ALMOST 50 years ago we had a fuel crisis with supply problems affecting Middle Eastern oil and British coal.

The coping regime was to switch the electricity off in different districts of different cities for three hours at a time – three hours on and then three hours off. In winter.

On a Saturday, a couple of friends would come to our flat for an early supper (6pm-9pm), and then at 8.55pm we would all leave our home for theirs, on the other side of town, for the 9pm-to-midnight shift.

Unfortunately, on Wednesdays I had to give a lecture on the 11th floor of the David Hume Tower during the 9-12 ‘off’ period, but at least I was young and fit in those days.

I recall an acquaintance had previously boasted that he always sat at home in shirtsleeves because the central heating kept him warm.

President Nixon had advice for Americans who were used to this regime. They could, of course, always don a sweater, he said. That really hadn’t occurred to them.

Bearing his advice in mind, I have kept my mother’s old and anathematised fur coat with a view to wrapping it around my feet if the worst comes to the worst this time.

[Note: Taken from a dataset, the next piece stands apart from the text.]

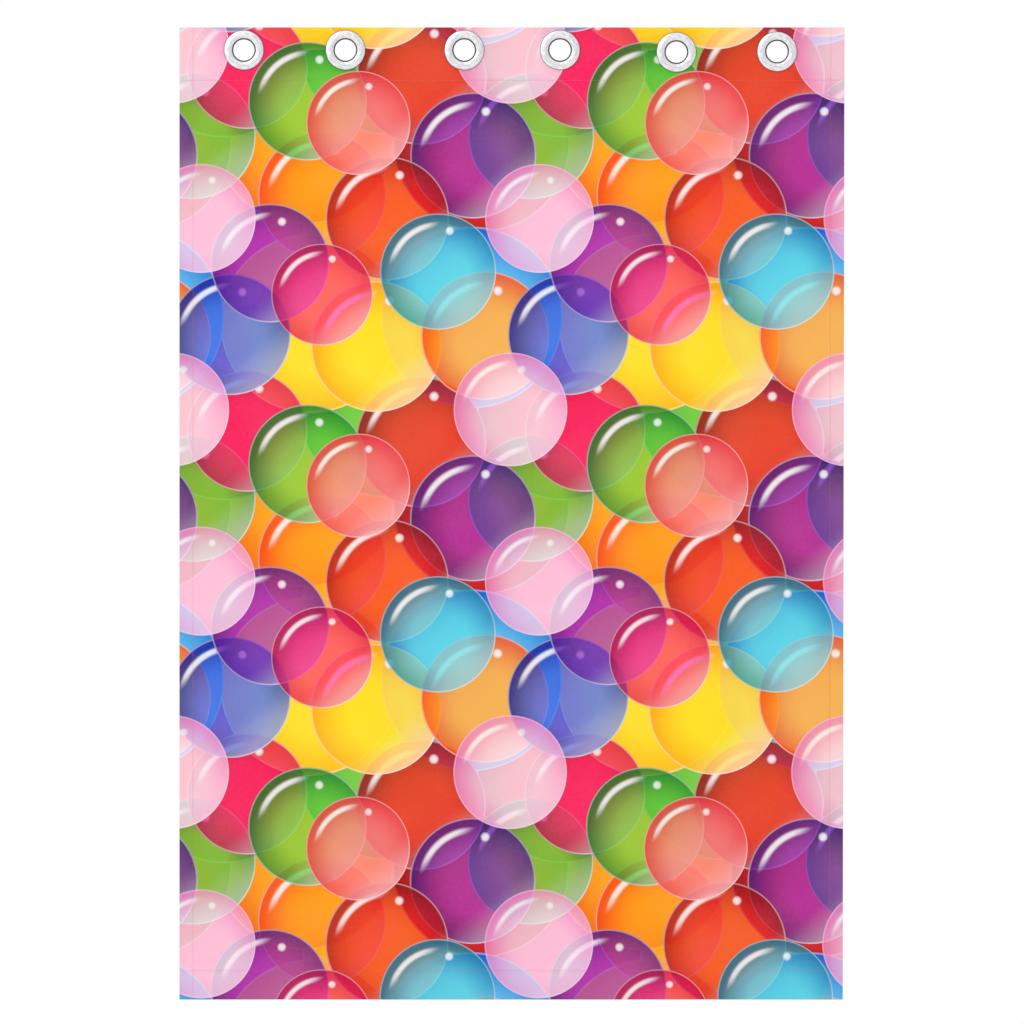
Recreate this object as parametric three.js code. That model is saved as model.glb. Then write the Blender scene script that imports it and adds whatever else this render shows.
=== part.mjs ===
// A short eyelet curtain, hung flat: one printed cloth with turned hems, and six two-part
// metal eyelets clamped through its heading.
// Millimetres, +Z up. The cloth hangs in the XZ plane with its printed face towards -Y.
// The origin is the middle of the top edge.

import * as THREE from "three";

// The cloth
const WIDTH = 1100;
const DROP = 1608;
const DRAWN_IN = 3; // the right edge comes in by this much at the bottom
const LAYER = 1.2; // thickness of the cloth in one layer
const HEMMED = 2.4; // thickness where a hem or the heading is turned to the back
const HEADING = 90;
const SIDE_HEM = 25;
const BOTTOM_HEM = 50;
const HEM_STEP = 1.5; // width of the slope at a hem's inner edge
const PARTING = 0.3; // gap between pieces that touch
const FRONT = -HEMMED / 2; // y of the printed face in the flat heading

// The faint folds of the hanging cloth. at: mm from the left edge under the heading.
// lean: mm to the right for each mm down. half: half width. rise: towards the viewer.
const SOFT_FOLDS = [
  { at: 62, lean: 0.012, half: 70, rise: 2.0 },
  { at: 192, lean: -0.018, half: 78, rise: -3.2 },
  { at: 366, lean: 0.022, half: 92, rise: 3.6 },
  { at: 552, lean: 0.01, half: 84, rise: -3.0 },
  { at: 724, lean: -0.02, half: 96, rise: 3.9 },
  { at: 902, lean: 0.016, half: 80, rise: -3.4 },
  { at: 1042, lean: -0.01, half: 66, rise: 1.8 },
];
const FOLD_GROWTH = 620; // mm below the heading at which the folds reach their full rise
const COLUMNS = 22; // cells across the panel between its side hems
const ROWS = 22; // cells down the panel above its bottom hem

// The eyelets. at: centre from the left edge. down: centre below the top edge.
const EYELETS = [
  { at: 106.5, down: 37.5 },
  { at: 274.5, down: 37.5 },
  { at: 471.0, down: 37.5 },
  { at: 629.5, down: 37.5 },
  { at: 822.0, down: 41.0 },
  { at: 988.5, down: 40.0 },
];
const HOLE_R = 17.5; // clear hole, where the rod goes
const BARREL_R = 19;
const BARREL_LIP = 0.8; // how far the barrel stands out of the back ring
const FLANGE_R = 33;
const FLANGE_RISE = 3.6; // how far the crown of the flange stands off the cloth
const FLANGE_ROLL = { wide: 6.5, deep: 2.4 }; // the turn from the barrel up to the crown
const FLANGE_FALL = 0.5; // how much lower the flange is where its rim begins
const FLANGE_RIM = { wide: 4.2, deep: 2.2 }; // the turn down at the outside
const FLANGE_TUCK = 0.6; // how far the rim's foot lies inside its widest line
const BACK_RING_R = 31.5;
const BACK_RING_RISE = 2.8;
const BACK_ROLL = { wide: 6.5, deep: 1.9 };
const BACK_CHAMFER = 0.6;
const CLOTH_HOLE_R = BARREL_R + PARTING;
const RING_STEPS = 36;
const ARC_STEPS = 3; // steps in each quarter turn of a ring's profile

const CLOTH_COLOUR = 0xd8566e;
const METAL_COLOUR = 0xd9dbde;

function clothMaterial() {
  return new THREE.MeshStandardMaterial({ color: CLOTH_COLOUR, roughness: 0.85, metalness: 0 });
}

function metalMaterial() {
  return new THREE.MeshStandardMaterial({ color: METAL_COLOUR, roughness: 0.3, metalness: 1 });
}

const smooth = (t) => {
  const c = Math.min(1, Math.max(0, t));
  return c * c * (3 - 2 * c);
};

// x of a point that lies s mm from the left edge on a curtain of full width, z below the top.
const across = (s, z) => -WIDTH / 2 + s * (1 - ((DRAWN_IN / WIDTH) * -z) / DROP);

// How far the printed face stands towards the viewer at s across and z down.
function drape(s, z) {
  const below = -z - HEADING;
  let rise = 0;
  for (const fold of SOFT_FOLDS) {
    const off = (s - fold.at - fold.lean * below) / fold.half;
    rise += fold.rise * Math.exp(-off * off);
  }
  return rise * smooth(below / FOLD_GROWTH);
}

function evenly(from, to, cells) {
  return Array.from({ length: cells + 1 }, (_, i) => from + ((to - from) * i) / cells);
}

// A closed solid from two faces over one grid. front and back give y at (s, z).
function gridSolid(spots, levels, front, back) {
  const positions = [];
  const faces = [];
  const wide = spots.length;
  const tall = levels.length;
  for (const y of [front, back]) {
    for (const z of levels) {
      for (const s of spots) positions.push(across(s, z), y(s, z), z);
    }
  }
  const at = (side, i, j) => side * wide * tall + j * wide + i;
  const quad = (a, b, c, d) => faces.push(a, b, c, a, c, d);
  for (let j = 0; j + 1 < tall; j++) {
    for (let i = 0; i + 1 < wide; i++) {
      quad(at(0, i, j), at(0, i, j + 1), at(0, i + 1, j + 1), at(0, i + 1, j));
      quad(at(1, i, j), at(1, i + 1, j), at(1, i + 1, j + 1), at(1, i, j + 1));
    }
    quad(at(0, 0, j), at(1, 0, j), at(1, 0, j + 1), at(0, 0, j + 1));
    quad(at(0, wide - 1, j), at(0, wide - 1, j + 1), at(1, wide - 1, j + 1), at(1, wide - 1, j));
  }
  for (let i = 0; i + 1 < wide; i++) {
    quad(at(0, i, 0), at(0, i + 1, 0), at(1, i + 1, 0), at(1, i, 0));
    quad(at(0, i, tall - 1), at(1, i, tall - 1), at(1, i + 1, tall - 1), at(0, i + 1, tall - 1));
  }
  const geometry = new THREE.BufferGeometry();
  geometry.setAttribute("position", new THREE.Float32BufferAttribute(positions, 3));
  geometry.setIndex(faces);
  geometry.computeVertexNormals();
  return geometry;
}

// The cloth below the heading, doubled towards the back at its sides and bottom.
function curtainPanel() {
  const left = SIDE_HEM + HEM_STEP;
  const right = WIDTH - SIDE_HEM - HEM_STEP;
  const low = -DROP + BOTTOM_HEM + HEM_STEP;
  const spots = [0, SIDE_HEM, ...evenly(left, right, COLUMNS), WIDTH - SIDE_HEM, WIDTH];
  const levels = [...evenly(-HEADING - PARTING, low, ROWS), -DROP + BOTTOM_HEM, -DROP];
  const hemmed = (s, z) => s < left || s > right || z < low;
  const front = (s, z) => FRONT - drape(s, z);
  const back = (s, z) => front(s, z) + (hemmed(s, z) ? HEMMED : LAYER);
  const mesh = new THREE.Mesh(gridSolid(spots, levels, front, back), clothMaterial());
  mesh.name = "curtain_panel";
  return mesh;
}

// The heading: the doubled top of the cloth, with a hole for each eyelet's barrel.
function headingStrip() {
  const outline = new THREE.Shape();
  outline.moveTo(across(0, 0), 0);
  outline.lineTo(across(0, -HEADING), -HEADING);
  outline.lineTo(across(WIDTH, -HEADING), -HEADING);
  outline.lineTo(across(WIDTH, 0), 0);
  outline.closePath();
  for (const eyelet of EYELETS) {
    const hole = new THREE.Path();
    hole.absarc(across(eyelet.at, -eyelet.down), -eyelet.down, CLOTH_HOLE_R, 0, 2 * Math.PI, true);
    outline.holes.push(hole);
  }
  const geometry = new THREE.ExtrudeGeometry(outline, {
    depth: HEMMED,
    bevelEnabled: false,
    curveSegments: RING_STEPS / 2,
  });
  const mesh = new THREE.Mesh(geometry, clothMaterial());
  mesh.name = "heading_strip";
  mesh.rotation.x = Math.PI / 2;
  mesh.position.y = -FRONT;
  return mesh;
}

// A quarter of an ellipse about (r, y), as profile points from one angle to the other in degrees.
function quarterTurn(r, y, turn, from, to) {
  return evenly(from, to, ARC_STEPS).map((angle) => {
    const a = THREE.MathUtils.degToRad(angle);
    return new THREE.Vector2(r + turn.wide * Math.cos(a), y + turn.deep * Math.sin(a));
  });
}

// A ring turned about the eyelet's own axis from a closed profile of (radius, y) points.
function turnedRing(name, profile, eyelet) {
  const closed = [...profile, profile[0].clone()];
  const mesh = new THREE.Mesh(new THREE.LatheGeometry(closed, RING_STEPS), metalMaterial());
  mesh.name = name;
  mesh.position.set(across(eyelet.at, -eyelet.down), 0, -eyelet.down);
  return mesh;
}

// Front ring: a domed flange on the printed face, rolled inwards into the barrel.
function eyeletFront(number, eyelet) {
  const seat = FRONT - PARTING;
  const crown = FRONT - FLANGE_RISE;
  const end = -FRONT + PARTING + BACK_RING_RISE + BARREL_LIP;
  const rollR = HOLE_R + FLANGE_ROLL.wide;
  const rimR = FLANGE_R - FLANGE_RIM.wide;
  const rimY = crown + FLANGE_FALL + FLANGE_RIM.deep;
  const profile = [
    new THREE.Vector2(HOLE_R, end),
    ...quarterTurn(rollR, crown + FLANGE_ROLL.deep, FLANGE_ROLL, 180, 270),
    ...quarterTurn(rimR, rimY, FLANGE_RIM, 270, 360),
    new THREE.Vector2(FLANGE_R - FLANGE_TUCK, seat),
    new THREE.Vector2(BARREL_R, seat),
    new THREE.Vector2(BARREL_R, end),
  ];
  return turnedRing(`eyelet_front_${number}`, profile, eyelet);
}

// Back ring: the washer that grips the barrel behind the heading.
function eyeletBack(number, eyelet) {
  const seat = -FRONT + PARTING;
  const crown = seat + BACK_RING_RISE;
  const rollR = BACK_RING_R - BACK_ROLL.wide;
  const profile = [
    new THREE.Vector2(CLOTH_HOLE_R, crown - BACK_CHAMFER),
    new THREE.Vector2(CLOTH_HOLE_R, seat),
    new THREE.Vector2(BACK_RING_R, seat),
    ...quarterTurn(rollR, crown - BACK_ROLL.deep, BACK_ROLL, 0, 90),
    new THREE.Vector2(CLOTH_HOLE_R + BACK_CHAMFER, crown),
  ];
  return turnedRing(`eyelet_back_${number}`, profile, eyelet);
}

const curtain = new THREE.Group();
curtain.name = "eyelet_curtain";
curtain.add(curtainPanel(), headingStrip());
EYELETS.forEach((eyelet, i) => {
  curtain.add(eyeletFront(i + 1, eyelet), eyeletBack(i + 1, eyelet));
});

export default curtain;
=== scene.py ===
import math

import bpy
import numpy as np
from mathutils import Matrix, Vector


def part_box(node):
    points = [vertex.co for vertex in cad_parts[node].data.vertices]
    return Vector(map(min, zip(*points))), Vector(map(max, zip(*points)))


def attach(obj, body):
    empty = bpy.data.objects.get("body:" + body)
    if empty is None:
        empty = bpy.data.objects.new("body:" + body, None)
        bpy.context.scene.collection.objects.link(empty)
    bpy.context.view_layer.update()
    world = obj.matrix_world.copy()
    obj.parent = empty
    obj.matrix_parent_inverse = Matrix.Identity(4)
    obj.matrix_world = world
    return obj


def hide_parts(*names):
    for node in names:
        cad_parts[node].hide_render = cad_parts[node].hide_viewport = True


# A short eyelet curtain, hung flat: one printed cloth with turned and sewn hems, and six
# two-part metal eyelets through its heading. Metres, +Z up, the printed face towards -Y.

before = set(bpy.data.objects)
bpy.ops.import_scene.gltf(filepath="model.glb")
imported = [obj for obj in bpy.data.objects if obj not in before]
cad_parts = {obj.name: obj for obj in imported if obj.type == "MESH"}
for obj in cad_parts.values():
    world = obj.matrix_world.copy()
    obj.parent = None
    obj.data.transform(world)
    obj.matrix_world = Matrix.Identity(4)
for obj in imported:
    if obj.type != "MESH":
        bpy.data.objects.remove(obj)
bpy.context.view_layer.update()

MM = 0.001
TIPPED_UP = (math.pi / 2, 0, 0)  # turns a thing so that its own +Z points along -Y

# What the frame gives
heading_low, heading_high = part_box("heading_strip")
panel_low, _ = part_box("curtain_panel")
WIDTH = heading_high.x - heading_low.x
DROP = heading_high.z - panel_low.z
HEADING = heading_high.z - heading_low.z
FRONT = heading_low.y  # y of the printed face where the cloth is flat
EYELET_COUNT = 6

# The cloth
CLOTH = 0.7 * MM  # one layer
HEMMED = 2.3 * MM  # where the cloth is turned to the back
SIDE_HEM = 25 * MM
BOTTOM_HEM = 50 * MM
HEM_SLOPE = 0.5 * MM
EDGE_ROUND = 0.65 * MM
EDGE_ROUND_STEPS = 3
SHARP = math.radians(50)  # an edge that turns more than this is rounded
CELL = 8 * MM
PUNCH_LONG = 8 * HEMMED  # well through the cloth
SLIVER = 0.01 * MM  # faces thinner than this are closed up
DRAWN_IN = 3 * MM  # the right edge comes in by this much at the bottom
EDGE_ZONE = 1 * MM  # this near an edge, the cloth is turning round it
HOLE_ZONE = 0.05 * MM  # a point this near a hole's radius is on the hole's wall
FACING = 0.1  # the least share of a face's normal that makes it face to the front or back
BAKE_LEFT = 0.64  # the front's share of the bake's width
BAKE_GAP = 0.015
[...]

Jill Stephenson, Edinburgh.

TAXING OF ENERGY PROFITS

I AM no economist but I’m intrigued by the debate whether to fund help for the soaring energy costs by borrowing or increased taxation (“Truss rules out windfall tax to fund £100bn freeze”, September 8).

Surely there is an argument that help should come, at least in part, from money that we know we have (energy companies’ profits) rather than entirely from borrowing. The more that the Government borrows, the more that it (in essence, all of us) has to be pay back.

But they have always been in shareholder’s pockets since privatisation. And an energy crisis won’t stop that.

Willie Towers, Alford, Aberdeenshire.